Kenneth shot Riona a disgruntled look. Mac Heath was not known for honest dealings and Riona didn’t doubt that if Kenneth had his way, they’d never speak to Mac Heath, let alone sell any wool to him.

“Why Mac Heath?” Kenneth asked.

“Because he gave me the best price.”

Riona and Kenneth exchanged another glance, only this time, Uncle Fergus intercepted it.

“Now, children,” he chided, although even his criticism was jovial, too. “There’s no need for such looks. I did as you suggested, Kenneth, and asked more than one how much he’d pay. Mac Heath gave the most.”

Riona guessed Mac Heath had done that because his scales were weighted. Before they could say anything more about that, though, Uncle Fergus threw his arms about their shoulders and gave them another expansive smile as he steered them toward the hall.

“Now let me tell you what I heard. It’s wonderful, something that’s going to make all the difference in the world to you, Riona,” he finished with a nod in her direction.

She had no idea what that could possibly be, unless he’d heard of a way to feed a small household for free.

Uncle Fergus dropped his arms as they reached the hall, a low rectangular stone building ten feet by twenty.

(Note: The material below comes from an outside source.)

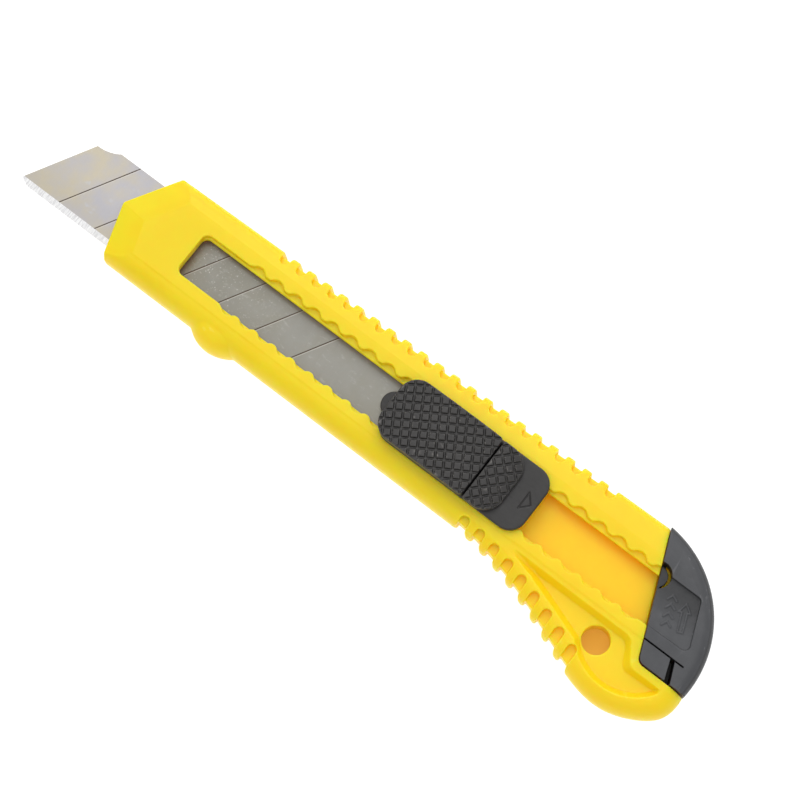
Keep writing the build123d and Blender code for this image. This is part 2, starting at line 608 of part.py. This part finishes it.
def make_blade_carrier():
    half = CHANNEL_HALF - 0.4
    sides = (BLADE_Y - half, BLADE_Y + half)
    body = block((CARRIER_REAR_X, 1.9), sides, (CARRIER_Z, CARRIER_TOP_Z))
    body += block((CARRIER_REAR_X, -0.4), sides, (BLADE_Z, CARRIER_Z + 0.1))
    # round tab in front, raised where it shows in the slot
    tab = Pos(*TAB_AT, 0) * Circle(TAB_R)
    body += slab(tab, CARRIER_Z, CARRIER_TOP_Z)
    raised = slab(tab, CARRIER_TOP_Z - 0.1, TAB_TOP_Z) & block((1.75, 9), (-9, 9), (0, ABOVE))
    body += fillet([e for e in raised.edges() if e.center().Z > TAB_TOP_Z - 0.01 and e.center().X > 2], 0.25)
    # pin through the hole of the blade, pegs into the thumb slider
    pin = Cylinder(BLADE_HOLE_R - 0.12, 1.0, align=(Align.CENTER, Align.CENTER, Align.MIN))
    body += Pos(BLADE_HOLE_X, BLADE_Y, BLADE_Z) * pin
    for x in PEGS_X:
        body += peg(x, PEG_R, CARRIER_TOP_Z - 0.1, 2.2)
    # the rear corners are cut off to clear the slanted end cap
    for y in sides:
        body -= Pos(CARRIER_REAR_X, y, 5) * Rot(0, 0, 45) * Box(1.6, 1.6, 10)
    return body


def make_detent_spring():
    """Leaf bent to a U, with a bump near the end of each arm."""
    r, q = 0.9, 0.9 * ARC_SHARE
    front = 1.3
    bend_y, foot_y, bump_y, end_y = 3.45, 4.1, BUMP_REACH - SPRING_THICK / 2, 4.03
    arm = [
        Line((front, 0), (front, bend_y - r)),
        ThreePointArc((front, bend_y - r), (front - q, bend_y - q), (front - r, bend_y)),
        Line((front - r, bend_y), (BUMP_X + 1.9, foot_y)),
        ThreePointArc((BUMP_X + 1.9, foot_y), (BUMP_X, bump_y), (BUMP_X - 1.9, foot_y)),
        Line((BUMP_X - 1.9, foot_y), (BUMP_X - 2.8, end_y)),
    ]
    half = slab(trace(arm, SPRING_THICK), *SPRING_Z)
    return half + mirror(half, about=Plane.XZ)


PARTS = {
    "handle_body": make_handle,
    "blade": make_blade,
    "blade_carrier": make_blade_carrier,
    "thumb_slider": make_thumb_slider,
    "lock_slide": make_lock_slide,
    "detent_spring": make_detent_spring,
    "end_cap": make_end_cap,
}

if __name__ == "__main__":
    os.makedirs("parts", exist_ok=True)
    for name, make in PARTS.items():
        export_step(make(), f"parts/{name}.step")
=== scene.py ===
import json
import math

import bmesh
import bpy
from mathutils import Euler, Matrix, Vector


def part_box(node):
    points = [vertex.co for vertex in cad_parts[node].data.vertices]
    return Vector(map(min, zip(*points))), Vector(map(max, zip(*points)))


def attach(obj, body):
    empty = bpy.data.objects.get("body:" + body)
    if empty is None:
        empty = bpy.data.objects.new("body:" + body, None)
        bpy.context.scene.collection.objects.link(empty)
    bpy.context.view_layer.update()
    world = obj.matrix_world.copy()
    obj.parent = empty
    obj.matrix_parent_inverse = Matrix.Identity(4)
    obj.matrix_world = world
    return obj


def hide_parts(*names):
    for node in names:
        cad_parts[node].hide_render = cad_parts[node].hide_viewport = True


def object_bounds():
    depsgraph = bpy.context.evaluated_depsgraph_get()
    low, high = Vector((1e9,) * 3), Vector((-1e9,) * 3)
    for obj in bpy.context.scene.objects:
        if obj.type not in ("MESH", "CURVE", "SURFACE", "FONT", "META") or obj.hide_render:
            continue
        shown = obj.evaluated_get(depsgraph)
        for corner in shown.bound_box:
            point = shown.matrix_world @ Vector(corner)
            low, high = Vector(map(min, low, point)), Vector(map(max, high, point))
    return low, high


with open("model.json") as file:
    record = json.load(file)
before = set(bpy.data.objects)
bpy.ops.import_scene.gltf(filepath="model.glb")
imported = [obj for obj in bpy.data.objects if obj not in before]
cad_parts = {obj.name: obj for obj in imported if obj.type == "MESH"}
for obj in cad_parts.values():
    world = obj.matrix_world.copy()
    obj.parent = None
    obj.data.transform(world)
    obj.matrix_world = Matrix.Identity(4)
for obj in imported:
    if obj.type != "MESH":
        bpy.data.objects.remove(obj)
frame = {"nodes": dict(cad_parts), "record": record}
cad_low, cad_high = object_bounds()
scene = bpy.context.scene

MM = 0.001

# the handle and the blade, millimetres
CHANNEL_HALF = 9.0             # half the width of the blade's channel
CHANNEL_TOP_Z = 5.6
SHADE_Y = (-5.5, -2.0)         # where the shade under the upper edge of the slot fades out
BLADE_TIP_X = 100.0            # of an unworn blade
BEVEL_WIDTH = 1.45             # ground band along the cutting edge
SEGMENT_PITCH = 10.0
SCORE_LINES = 7
SCORE_SLOPE = math.tan(math.radians(60))
SLIDER_SHADE_RUB_Z = 10.2            # the slider's edges are paled, partly as worn and partly as a painted highlight, only above this height; below it the slider is painted in shade
CAP_SHADE_RUB_Z = 8.1                # and the end cap's edges above this one, with painted shade below it

# the camera, metres and degrees, and the light
CAMERA_PLACE = (-0.0736, 0.0562, 0.4298)
CAMERA_TURN = (12.3206, 3.3523, -142.1131)
CAMERA_LENS = 93.28
SENSOR_WIDTH = 36.0
WORLD_LIGHT = 0.66
FLOOR_GLOW = 0.90
FLOOR_HALF = 15
FLOOR_GAP = 0.0001


# ---- small helpers for node materials -----------------------------------------------------------
class Material:
    """A node material built by calls: every call adds one node and returns its output."""

    def __init__(self, name):
        self.material = bpy.data.materials.new(name)
        self.material.use_nodes = True
        self.tree = self.material.node_tree
        self.shader = self.tree.nodes["Principled BSDF"]

    def connect(self, value, socket):
        if isinstance(value, bpy.types.NodeSocket):
            self.tree.links.new(value, socket)
        elif isinstance(value, (tuple, list)) and len(value) == 3 and socket.type == "RGBA":
            socket.default_value = (*value, 1)
        else:
            socket.default_value = value

    def add(self, kind, output=0, settings=None, **inputs):
        node = self.tree.nodes.new(kind)
        for key, value in (settings or {}).items():
            setattr(node, key, value)
        for key, value in inputs.items():
            self.connect(value, node.inputs[key])
        return node.outputs[output]

    def math(self, operation, a, b=0.0, clamp=False):
        node = self.tree.nodes.new("ShaderNodeMath")
        node.operation = operation
        node.use_clamp = clamp
        self.connect(a, node.inputs[0])
        self.connect(b, node.inputs[1])
        return node.outputs[0]

    def position(self):
        """Place in the part's frame, in millimetres."""
        return self.add("ShaderNodeVectorMath", settings={"operation": "SCALE"},
                        Vector=self.add("ShaderNodeTexCoord", "Object"), Scale=1000.0)

    def split(self, point):
        node = self.tree.nodes.new("ShaderNodeSeparateXYZ")
        self.connect(point, node.inputs[0])
        return node.outputs[:3]

    def stretched(self, point, scale, turn=0.0):
        node = self.tree.nodes.new("ShaderNodeMapping")
        self.connect(point, node.inputs["Vector"])
        node.inputs["Scale"].default_value = scale
        node.inputs["Rotation"].default_value = (0, 0, turn)
        return node.outputs[0]

    def offset(self, point, by):
        node = self.tree.nodes.new("ShaderNodeVectorMath")
        node.operation = "ADD"
        self.connect(point, node.inputs[0])
        node.inputs[1].default_value = by
        return node.outputs[0]

    def noise(self, point, scale, detail=4.0, roughness=0.55):
        return self.add("ShaderNodeTexNoise", Vector=point, Scale=scale, Detail=detail,
                        Roughness=roughness)

    def ramp(self, value, low, high, out_low=0.0, out_high=1.0):
        """Maps low..high of the value to out_low..out_high, held at both ends."""
        node = self.tree.nodes.new("ShaderNodeMapRange")
        node.clamp = True
        for socket, number in zip(("Value", "From Min", "From Max", "To Min", "To Max"),
                                  (value, low, high, out_low, out_high)):
            self.connect(number, node.inputs[socket])
        return node.outputs[0]

    def mix(self, share, a, b):
        node = self.tree.nodes.new("ShaderNodeMix")
        node.data_type = "RGBA"
        self.connect(share, node.inputs[0])
        self.connect(a, node.inputs[6])
        self.connect(b, node.inputs[7])
        return node.outputs[2]

    def bump(self, height, strength, distance, normal=None):
        node = self.tree.nodes.new("ShaderNodeBump")
        node.inputs["Strength"].default_value = strength
        node.inputs["Distance"].default_value = distance
        self.connect(height, node.inputs["Height"])
        if normal is not None:
            self.connect(normal, node.inputs["Normal"])
        return node.outputs[0]

    def specks(self, point, spacing, size):
        """1 in small round spots about one spacing apart, 0 elsewhere."""
        cells = self.add("ShaderNodeTexVoronoi", 0, Vector=point, Scale=1.0 / spacing)
        return self.ramp(cells, size * 0.6, size, 1.0, 0.0)

    def edge_light_shade_and_wear(self, low, high):
        # pointiness ramp: painted shade in creases, painted highlight on edges, and worn edges
        pointiness = self.add("ShaderNodeNewGeometry", "Pointiness")
        return self.ramp(pointiness, low, high)

    def finish(self, **sockets):
        for key, value in sockets.items():
            self.connect(value, self.shader.inputs[key.replace("_", " ")])
        return self.material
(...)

“You know of Sir Nicholas of Dunkeathe? The Norman fellow King Alexander gave that huge estate to, the one south of here, as a reward for his service?” Uncle Fergus asked as he led the way over the rush-covered floor to the central hearth where a peat fire burned, even on this relatively mild June day.

“Yes, I’ve heard of him,” Riona replied warily, wondering what on earth that Norman mercenary could have to do with her.

“So have I,” Kenneth said. “He’s as arrogant as they come—which is saying a lot, since he’s a Norman.”

“He’s got some right to be arrogant, if what they say about him is true,” Uncle Fergus replied. “It’s not every man who can start with almost nothing and make his way so far in the world. Aye, and he’s handsome as well as rich, and a friend of the king to boot.”

“So what has he to do with Riona, or she with him?” his son asked with a puzzlement that matched Riona’s.

“She’s going to have a lot to do with him,” Uncle Fergus replied as he threw himself into the one and only chair to grace the interior of the hall. “Word’s gone out that he’s looking for a wife. Any and all who meet the requirements are welcome to attend him at his castle and he’s going to pick a bride from among them. We’re to be there by noon on the day of the feast of St. John the Baptist—Midsummer’s Day. Sir Nicholas wants to make his choice by Lammas.”

“From the twenty-third of June to the first day of August isn’t very long,” Kenneth noted. “Why is Sir Nicholas in such a hurry?”

“Anxious to have a wife to help him run his castle, I don’t doubt. And who better to be his bride than our Riona, eh?”